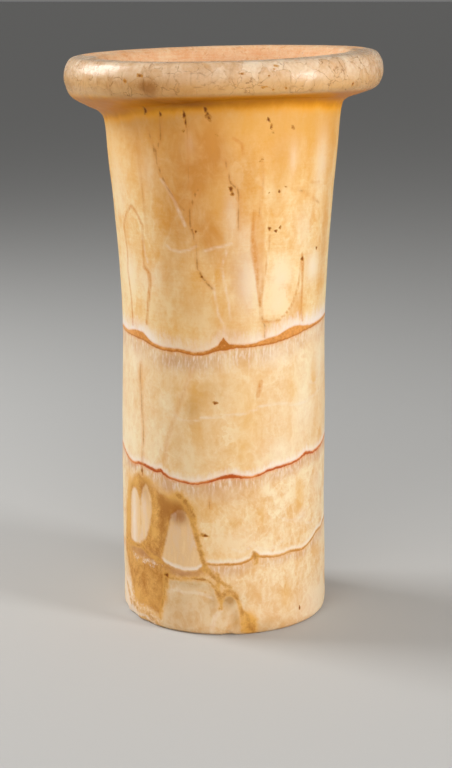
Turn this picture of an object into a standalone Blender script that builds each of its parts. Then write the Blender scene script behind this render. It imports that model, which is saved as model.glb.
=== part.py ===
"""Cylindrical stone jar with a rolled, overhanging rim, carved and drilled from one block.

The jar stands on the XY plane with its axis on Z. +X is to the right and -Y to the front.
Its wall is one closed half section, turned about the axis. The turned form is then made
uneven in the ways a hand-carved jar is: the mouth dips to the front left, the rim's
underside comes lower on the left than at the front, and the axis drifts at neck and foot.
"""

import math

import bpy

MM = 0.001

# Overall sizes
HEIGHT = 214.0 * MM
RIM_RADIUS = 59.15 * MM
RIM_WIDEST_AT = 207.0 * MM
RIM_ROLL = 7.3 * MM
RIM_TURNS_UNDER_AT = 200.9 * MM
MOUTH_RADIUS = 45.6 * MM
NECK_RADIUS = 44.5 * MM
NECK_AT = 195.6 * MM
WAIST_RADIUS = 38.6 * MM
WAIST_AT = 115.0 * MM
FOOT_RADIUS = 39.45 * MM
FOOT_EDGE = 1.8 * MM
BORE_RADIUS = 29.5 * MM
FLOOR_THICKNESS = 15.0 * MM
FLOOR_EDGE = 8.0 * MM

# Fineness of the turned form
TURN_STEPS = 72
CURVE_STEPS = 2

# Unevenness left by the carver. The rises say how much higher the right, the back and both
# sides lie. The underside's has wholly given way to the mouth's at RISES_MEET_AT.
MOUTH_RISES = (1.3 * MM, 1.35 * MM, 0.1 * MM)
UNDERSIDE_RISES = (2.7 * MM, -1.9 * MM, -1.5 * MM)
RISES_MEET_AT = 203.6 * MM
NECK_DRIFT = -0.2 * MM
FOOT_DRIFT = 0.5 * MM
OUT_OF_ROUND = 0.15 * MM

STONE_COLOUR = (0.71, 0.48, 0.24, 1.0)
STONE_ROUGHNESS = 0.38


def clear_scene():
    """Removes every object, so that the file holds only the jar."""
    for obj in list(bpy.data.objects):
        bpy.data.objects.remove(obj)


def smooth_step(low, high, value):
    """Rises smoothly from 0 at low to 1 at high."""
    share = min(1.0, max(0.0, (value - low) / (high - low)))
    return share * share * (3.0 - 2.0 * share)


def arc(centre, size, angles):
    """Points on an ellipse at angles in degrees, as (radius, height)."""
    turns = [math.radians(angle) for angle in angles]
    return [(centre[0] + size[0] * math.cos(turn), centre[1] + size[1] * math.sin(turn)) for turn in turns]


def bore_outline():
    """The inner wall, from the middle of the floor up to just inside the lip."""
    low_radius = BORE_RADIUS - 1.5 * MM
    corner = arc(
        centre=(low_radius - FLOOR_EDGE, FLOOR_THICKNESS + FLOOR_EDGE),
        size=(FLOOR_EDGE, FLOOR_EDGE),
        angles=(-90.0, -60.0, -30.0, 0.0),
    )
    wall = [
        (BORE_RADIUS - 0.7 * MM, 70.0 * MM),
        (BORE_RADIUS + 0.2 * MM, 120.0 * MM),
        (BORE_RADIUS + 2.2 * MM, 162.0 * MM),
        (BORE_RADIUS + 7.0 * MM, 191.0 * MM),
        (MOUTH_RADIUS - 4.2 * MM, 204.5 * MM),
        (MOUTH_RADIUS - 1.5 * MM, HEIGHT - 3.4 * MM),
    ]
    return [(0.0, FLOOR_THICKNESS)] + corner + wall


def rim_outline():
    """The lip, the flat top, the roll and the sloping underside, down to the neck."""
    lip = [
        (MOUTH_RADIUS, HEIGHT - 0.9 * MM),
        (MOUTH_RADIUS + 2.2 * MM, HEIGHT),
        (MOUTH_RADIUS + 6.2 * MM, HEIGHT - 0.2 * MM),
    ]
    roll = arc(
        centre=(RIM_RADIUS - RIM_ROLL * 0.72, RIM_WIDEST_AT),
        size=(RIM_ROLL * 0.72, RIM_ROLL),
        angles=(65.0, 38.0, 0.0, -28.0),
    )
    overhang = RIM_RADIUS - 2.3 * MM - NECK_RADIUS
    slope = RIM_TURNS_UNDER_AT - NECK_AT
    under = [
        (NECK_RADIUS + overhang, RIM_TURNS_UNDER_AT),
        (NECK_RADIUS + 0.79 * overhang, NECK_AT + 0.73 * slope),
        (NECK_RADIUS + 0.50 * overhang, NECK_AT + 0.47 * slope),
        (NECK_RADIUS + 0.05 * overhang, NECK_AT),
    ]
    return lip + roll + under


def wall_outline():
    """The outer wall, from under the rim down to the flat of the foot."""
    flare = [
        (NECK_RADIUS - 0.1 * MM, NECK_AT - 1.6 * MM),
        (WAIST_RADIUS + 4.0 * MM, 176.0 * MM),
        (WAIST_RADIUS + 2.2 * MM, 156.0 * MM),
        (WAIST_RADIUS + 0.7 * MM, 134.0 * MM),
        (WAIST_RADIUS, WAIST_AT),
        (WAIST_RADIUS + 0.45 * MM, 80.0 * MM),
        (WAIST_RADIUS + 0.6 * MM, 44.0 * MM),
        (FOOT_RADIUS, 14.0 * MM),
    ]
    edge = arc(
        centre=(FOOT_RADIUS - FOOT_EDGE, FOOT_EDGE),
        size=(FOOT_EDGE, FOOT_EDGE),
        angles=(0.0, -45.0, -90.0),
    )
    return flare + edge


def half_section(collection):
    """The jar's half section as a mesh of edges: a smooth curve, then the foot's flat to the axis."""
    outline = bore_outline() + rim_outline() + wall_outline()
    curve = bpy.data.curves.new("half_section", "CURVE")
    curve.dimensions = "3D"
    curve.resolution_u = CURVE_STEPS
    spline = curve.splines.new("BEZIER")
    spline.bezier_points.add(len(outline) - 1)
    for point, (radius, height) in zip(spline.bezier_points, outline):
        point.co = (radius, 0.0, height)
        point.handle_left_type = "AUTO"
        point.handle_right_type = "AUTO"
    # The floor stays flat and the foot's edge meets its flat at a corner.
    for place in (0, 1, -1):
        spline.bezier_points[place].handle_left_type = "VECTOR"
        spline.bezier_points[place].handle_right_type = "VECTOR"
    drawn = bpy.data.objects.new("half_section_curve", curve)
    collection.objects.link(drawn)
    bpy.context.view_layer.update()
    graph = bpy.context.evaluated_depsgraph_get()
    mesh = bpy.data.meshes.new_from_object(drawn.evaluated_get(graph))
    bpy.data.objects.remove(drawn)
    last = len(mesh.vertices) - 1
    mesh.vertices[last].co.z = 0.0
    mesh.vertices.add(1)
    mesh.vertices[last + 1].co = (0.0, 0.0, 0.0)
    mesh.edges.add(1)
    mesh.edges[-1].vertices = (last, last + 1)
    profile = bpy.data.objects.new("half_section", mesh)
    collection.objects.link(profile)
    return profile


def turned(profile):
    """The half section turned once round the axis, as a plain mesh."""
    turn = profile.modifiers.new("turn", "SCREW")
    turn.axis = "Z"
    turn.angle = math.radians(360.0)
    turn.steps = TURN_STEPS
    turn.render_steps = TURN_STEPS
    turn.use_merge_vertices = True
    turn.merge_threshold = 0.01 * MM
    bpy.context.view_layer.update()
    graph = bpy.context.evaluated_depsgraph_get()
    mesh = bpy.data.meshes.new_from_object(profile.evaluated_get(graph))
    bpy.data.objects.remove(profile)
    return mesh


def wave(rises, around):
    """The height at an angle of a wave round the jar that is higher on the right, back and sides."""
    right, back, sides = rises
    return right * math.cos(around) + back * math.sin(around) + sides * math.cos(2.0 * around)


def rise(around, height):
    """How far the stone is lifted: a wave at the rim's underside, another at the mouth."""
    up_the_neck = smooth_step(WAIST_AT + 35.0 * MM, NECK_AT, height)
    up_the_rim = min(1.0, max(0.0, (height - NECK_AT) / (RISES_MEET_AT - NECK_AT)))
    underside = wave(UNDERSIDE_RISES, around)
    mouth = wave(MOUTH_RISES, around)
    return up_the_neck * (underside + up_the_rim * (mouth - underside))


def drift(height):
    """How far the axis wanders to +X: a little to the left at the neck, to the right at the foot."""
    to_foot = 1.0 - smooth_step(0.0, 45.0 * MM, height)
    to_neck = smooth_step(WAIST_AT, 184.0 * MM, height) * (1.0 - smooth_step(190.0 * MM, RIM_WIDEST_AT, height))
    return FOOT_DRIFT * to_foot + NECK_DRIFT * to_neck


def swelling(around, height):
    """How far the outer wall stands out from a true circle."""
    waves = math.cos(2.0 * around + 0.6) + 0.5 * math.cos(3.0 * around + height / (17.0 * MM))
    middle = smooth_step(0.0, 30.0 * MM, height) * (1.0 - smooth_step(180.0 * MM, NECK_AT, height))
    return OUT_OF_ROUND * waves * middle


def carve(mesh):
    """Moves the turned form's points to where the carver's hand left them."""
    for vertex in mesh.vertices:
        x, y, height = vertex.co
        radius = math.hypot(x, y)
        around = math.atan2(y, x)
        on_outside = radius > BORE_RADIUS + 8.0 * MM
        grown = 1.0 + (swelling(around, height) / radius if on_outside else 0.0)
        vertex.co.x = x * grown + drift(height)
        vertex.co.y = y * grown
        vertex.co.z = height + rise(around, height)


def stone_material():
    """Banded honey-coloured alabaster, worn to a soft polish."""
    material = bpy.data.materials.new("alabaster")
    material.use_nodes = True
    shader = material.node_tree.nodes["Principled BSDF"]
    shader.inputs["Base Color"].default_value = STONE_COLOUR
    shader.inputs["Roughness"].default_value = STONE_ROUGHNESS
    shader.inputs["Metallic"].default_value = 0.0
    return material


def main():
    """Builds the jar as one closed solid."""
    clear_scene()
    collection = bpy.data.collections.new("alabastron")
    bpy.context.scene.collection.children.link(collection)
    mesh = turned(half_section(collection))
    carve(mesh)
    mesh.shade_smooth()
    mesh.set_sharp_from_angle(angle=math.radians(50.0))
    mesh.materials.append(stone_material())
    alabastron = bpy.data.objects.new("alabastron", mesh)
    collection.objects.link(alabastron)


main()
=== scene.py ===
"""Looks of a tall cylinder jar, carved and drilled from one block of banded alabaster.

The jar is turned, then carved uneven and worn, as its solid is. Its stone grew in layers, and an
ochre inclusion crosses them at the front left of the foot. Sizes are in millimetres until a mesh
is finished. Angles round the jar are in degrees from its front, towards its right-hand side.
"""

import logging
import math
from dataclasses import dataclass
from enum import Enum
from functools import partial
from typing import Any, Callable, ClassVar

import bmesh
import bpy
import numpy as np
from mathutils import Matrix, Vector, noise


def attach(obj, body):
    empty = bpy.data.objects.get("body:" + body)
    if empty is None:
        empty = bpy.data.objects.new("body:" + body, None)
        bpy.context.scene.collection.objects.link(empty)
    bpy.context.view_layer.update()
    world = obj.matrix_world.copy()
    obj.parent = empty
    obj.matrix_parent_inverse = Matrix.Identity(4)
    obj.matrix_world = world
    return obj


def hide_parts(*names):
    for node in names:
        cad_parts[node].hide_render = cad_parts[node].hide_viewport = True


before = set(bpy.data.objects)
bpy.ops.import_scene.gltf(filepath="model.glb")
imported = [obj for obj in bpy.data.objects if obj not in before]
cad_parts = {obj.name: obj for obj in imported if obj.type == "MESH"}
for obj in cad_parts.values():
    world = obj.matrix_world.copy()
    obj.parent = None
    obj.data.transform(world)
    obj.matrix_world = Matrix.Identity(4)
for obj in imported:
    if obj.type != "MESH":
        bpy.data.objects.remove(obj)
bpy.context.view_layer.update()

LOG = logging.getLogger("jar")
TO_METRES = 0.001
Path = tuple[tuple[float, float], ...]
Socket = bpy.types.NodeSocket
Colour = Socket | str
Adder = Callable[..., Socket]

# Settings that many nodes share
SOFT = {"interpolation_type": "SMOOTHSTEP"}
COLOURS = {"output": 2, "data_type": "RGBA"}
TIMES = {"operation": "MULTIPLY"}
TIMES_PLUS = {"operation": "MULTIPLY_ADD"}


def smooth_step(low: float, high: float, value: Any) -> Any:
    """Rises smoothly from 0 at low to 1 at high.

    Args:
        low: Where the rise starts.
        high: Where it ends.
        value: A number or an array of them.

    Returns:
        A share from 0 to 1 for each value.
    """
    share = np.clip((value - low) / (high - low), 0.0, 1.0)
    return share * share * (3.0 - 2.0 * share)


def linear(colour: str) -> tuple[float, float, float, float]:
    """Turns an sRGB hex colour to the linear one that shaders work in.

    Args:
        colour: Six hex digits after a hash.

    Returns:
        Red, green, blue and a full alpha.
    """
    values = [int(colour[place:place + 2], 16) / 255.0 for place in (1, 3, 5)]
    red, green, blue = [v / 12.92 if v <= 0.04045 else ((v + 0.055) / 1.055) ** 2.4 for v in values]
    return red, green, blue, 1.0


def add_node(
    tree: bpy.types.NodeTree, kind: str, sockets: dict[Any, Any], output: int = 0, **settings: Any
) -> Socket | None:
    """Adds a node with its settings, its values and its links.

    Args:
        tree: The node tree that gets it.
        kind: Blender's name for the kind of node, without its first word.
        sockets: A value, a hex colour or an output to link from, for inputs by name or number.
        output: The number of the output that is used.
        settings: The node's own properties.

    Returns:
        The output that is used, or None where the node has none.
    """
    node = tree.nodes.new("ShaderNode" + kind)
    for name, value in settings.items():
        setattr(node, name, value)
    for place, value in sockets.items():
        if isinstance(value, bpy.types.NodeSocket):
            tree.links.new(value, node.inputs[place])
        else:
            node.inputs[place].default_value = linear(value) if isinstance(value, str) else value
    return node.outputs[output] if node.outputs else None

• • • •

Task instructions >> Take exactly the lines from the one containing "mesh.shade_smooth()" through the one containing "of banded alabaster." in the data above, and output them with nothing added.

Exercise response >>
    mesh.shade_smooth()
    mesh.set_sharp_from_angle(angle=math.radians(50.0))
    mesh.materials.append(stone_material())
    alabastron = bpy.data.objects.new("alabastron", mesh)
    collection.objects.link(alabastron)


main()
=== scene.py ===
"""Looks of a tall cylinder jar, carved and drilled from one block of banded alabaster.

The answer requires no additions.